To read an in-depth analysis of these threats, please refer to my previous article here.
In this update, I would only like to discuss the continued increase of competition facing their CCG business segment.
Quite simply, it appears Intel’s x86 processor architecture is beginning to become slightly outdated. ARM-based processors are now beginning to surpass Intel’s CPUs both in terms of power and efficiency.
This places real pressure on Intel’s dominance within the mobile PC market. The 2010s saw Intel benefit from an essential monopoly within this space with limited competition coming from AMD in the market.
In 2024 Microsoft, Apple, and Qualcomm are all expected to release more of their own ARM-based mobile chips that could offer customers massive performance and ultra-long battery life compared to Intel’s x86 architecture CPUs.
Furthermore, multiple reports suggest Microsoft’s next version of Windows will fully support ARM-based CPUs which would only further fuel the adoption of these processors in PCs.
Therefore, I believe Intel’s CCG segment now faces further risk from ARM processors overtaking their own processors in the mobile computing space.
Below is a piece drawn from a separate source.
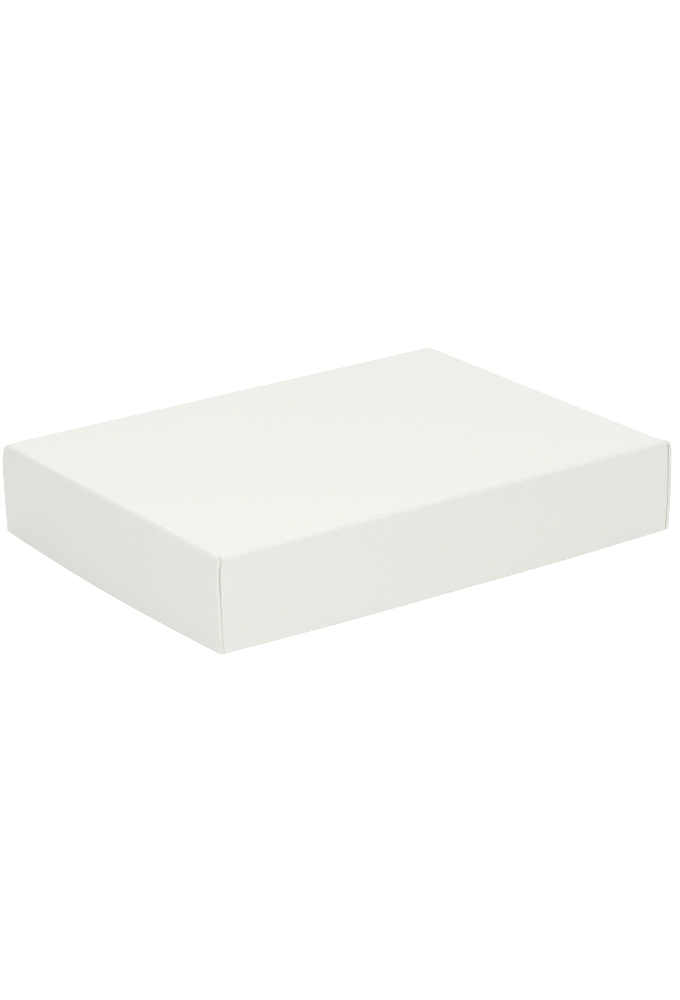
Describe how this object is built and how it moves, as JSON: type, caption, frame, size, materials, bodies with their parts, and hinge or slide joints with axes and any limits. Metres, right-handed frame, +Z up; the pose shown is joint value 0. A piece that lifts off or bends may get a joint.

I believe Intel’s ESG risk profile has not changed and see no real threats in these categories for the firm.
Summary
Intel’s struggles have continued in FY23 with a disappointing set of Q4 results undoing some of the appreciation in share prices achieved in 2023.
While I still believe the firm has a compelling business case for the future, it is undeniable that Intel faces multiple headwinds heading into 2024. A relatively uncompetitive set of CCG products and a softening demand environment for computing products place pressures on Intel’s profitability and ability to finance its growth prospects.
When combined with a valuation that suggests shares are trading somewhere near a fair price, I find it impossible to advocate building a position in the chip giant at the current time.
Therefore, I must double downgrade my rating from a Buy to a Sell as the current valuation is too dear given the headwinds currently facing Intel.